In this context, different business models have been introduced and adopted in our banking sector at different times. However, no unique model has been found to be flawless or absolutely perfect. Nowadays, in our banking industry the big question is: which banking model is better -- centralisation or decentralisation? It is particularly a dilemma for private commercial banks in relation to their operational objectives. 

In centralised model of banking operations, a bank's presence is maintained by having branches at different locations as service delivery points only and all sorts of decision making is concentrated at the headquarters or zonal hubs. In this system, any type of deposit taking and credit approval decision has to be sought from corporate head or zonal office. The major limitations of this model are bureaucracy, absence of prompt decision, lack of leadership development at field level, customers' dissatisfaction and so on. However, strong compliance of banking operations and maintenance of internal discipline are the main advantages of this model of banking.

On the other hand, in decentralised banking model, authority as well as accountability is delegated to the different tiers of management at both head office and field level to take decisions on the basis of customised demand of local markets. In that process the core banking functions (particularly credit functions) are done faster compared to that of the centralised model. Expansion of operations, boosting up of business growth and profitability, efficiency and leadership development of human resources can be accelerated by adopting this model but the sensitive point of compliance issue of banking and risk control might be overlooked to some extent, which is the main limitation of this model of banking operations.      

In the early stages, decades ago, banking sector of our country had the experience of centralisation regarding credit functions, where loan decisions were made by top management and the Board at the head office. There was no delegation of authority at different tiers of employees in the field level. Decentralisation of credit and foreign exchange functions took place to some extent when de-nationalisation of banks began from mid-80's but some instances of financial scams due to malpractices by bank officials at field level put the effectiveness of that model into question despite having numerous examples of successes.   
 
Presently, leading private commercial banks are reversing their decentralised pattern of banking operations and trying to follow the centralised structure of foreign banks of developed countries. In this banking model, power and authority for planning and decisions (mostly credit decisions) rest with senior management at the head office in order to reduce core risks that may arise from corruption, malpractices, and noncompliance of standard banking operations. 
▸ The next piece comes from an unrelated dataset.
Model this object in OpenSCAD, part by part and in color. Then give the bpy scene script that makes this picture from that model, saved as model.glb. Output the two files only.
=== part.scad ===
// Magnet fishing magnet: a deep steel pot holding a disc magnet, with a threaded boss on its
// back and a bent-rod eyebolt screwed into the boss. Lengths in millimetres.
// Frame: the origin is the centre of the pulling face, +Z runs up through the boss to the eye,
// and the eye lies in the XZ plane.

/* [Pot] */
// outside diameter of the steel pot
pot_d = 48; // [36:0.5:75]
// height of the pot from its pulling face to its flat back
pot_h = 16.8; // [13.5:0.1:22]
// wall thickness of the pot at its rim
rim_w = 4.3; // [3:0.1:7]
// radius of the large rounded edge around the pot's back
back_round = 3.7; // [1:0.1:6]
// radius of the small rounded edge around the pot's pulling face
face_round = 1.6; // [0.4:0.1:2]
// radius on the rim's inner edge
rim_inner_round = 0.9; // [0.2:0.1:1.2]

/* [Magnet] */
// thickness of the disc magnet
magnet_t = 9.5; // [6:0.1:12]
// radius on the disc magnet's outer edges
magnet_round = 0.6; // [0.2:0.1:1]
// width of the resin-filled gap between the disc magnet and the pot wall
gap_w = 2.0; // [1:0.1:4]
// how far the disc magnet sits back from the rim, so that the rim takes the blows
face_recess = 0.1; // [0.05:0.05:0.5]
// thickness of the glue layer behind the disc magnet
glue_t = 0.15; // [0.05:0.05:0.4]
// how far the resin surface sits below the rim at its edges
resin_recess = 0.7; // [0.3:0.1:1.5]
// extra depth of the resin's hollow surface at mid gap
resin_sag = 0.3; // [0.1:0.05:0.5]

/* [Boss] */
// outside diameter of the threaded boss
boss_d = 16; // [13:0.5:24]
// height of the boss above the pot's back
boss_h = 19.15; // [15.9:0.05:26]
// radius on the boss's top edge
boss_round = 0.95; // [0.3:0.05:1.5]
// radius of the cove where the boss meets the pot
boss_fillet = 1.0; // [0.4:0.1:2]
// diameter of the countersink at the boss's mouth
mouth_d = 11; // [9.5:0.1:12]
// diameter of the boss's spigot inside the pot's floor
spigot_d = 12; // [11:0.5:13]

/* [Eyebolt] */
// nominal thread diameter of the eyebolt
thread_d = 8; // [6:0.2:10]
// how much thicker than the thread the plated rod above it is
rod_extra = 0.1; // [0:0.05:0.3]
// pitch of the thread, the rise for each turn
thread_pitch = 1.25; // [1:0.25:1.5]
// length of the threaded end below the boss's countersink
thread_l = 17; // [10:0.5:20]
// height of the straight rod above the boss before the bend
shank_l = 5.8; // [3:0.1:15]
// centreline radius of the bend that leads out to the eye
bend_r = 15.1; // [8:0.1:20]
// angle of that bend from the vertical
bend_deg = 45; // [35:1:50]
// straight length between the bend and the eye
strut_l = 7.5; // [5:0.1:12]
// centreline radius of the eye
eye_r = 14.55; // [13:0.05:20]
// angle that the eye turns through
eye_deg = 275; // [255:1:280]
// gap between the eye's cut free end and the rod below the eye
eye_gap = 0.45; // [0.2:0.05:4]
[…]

Recently, a paper was presented at Bangladesh Institute of Bank Management (BIBM) on "Centralised and Decentralised Banking: A Study of Risk-Return Profile of Banks". According to the paper, banks' internal fraudulent activities and malpractices at branch level were the main reasons for shifting from decentralised to centralised banking system. It said, "The main objective of this transformation was to reduce or eliminate corruption, embezzlement, fraud, and malpractices of bank officials at the branch level by inappropriately using their empowerment and authority". Besides, the paper also showed negative relationship between profitability and centralisation, "The Return on Assets (ROA) and its standard deviation were negatively affected by centralisation before and after the 80s", it said.
 
Another related study summed up that "A bank's most valuable asset is its people. For banks that track organisational profitability, a good loan can produce an 18 per cent risk-adjusted return, a good deposit can produce a 100 per cent return, a good customer can produce a 300 per cent return, but a good employee can be 1,100 per cent or more. Good employees can and do make a difference in bank performance on a daily basis". That's why, banks always want to have talented people in their workforce. But a really talented employee wants some degree of authority and freedom to show his/her calibre.

In the light of the above, decentralisation is required to identify viable borrowers at remote areas and expansion of business as well as expedite the national goal of financial inclusion. On the other hand, control of operational cost and maintenance of internal compliance are also vital factors for banks to survive in the competitive market -- which is more possible in centralised system. Therefore, centralisation or decentralisation should depend on the type of the bank, products and services being offered and mainly the demand and characteristics of the target market. 

Thus choosing a banking model, whether centralised or decentralised, should not in any way impede banking operations. Rather, local banks should focus more on good governance for their operations since it is the burning issue of our banking industry and almost all major financial scams mostly occurred due to the absence of 'Good Corporate Governance' which made the industry vulnerable.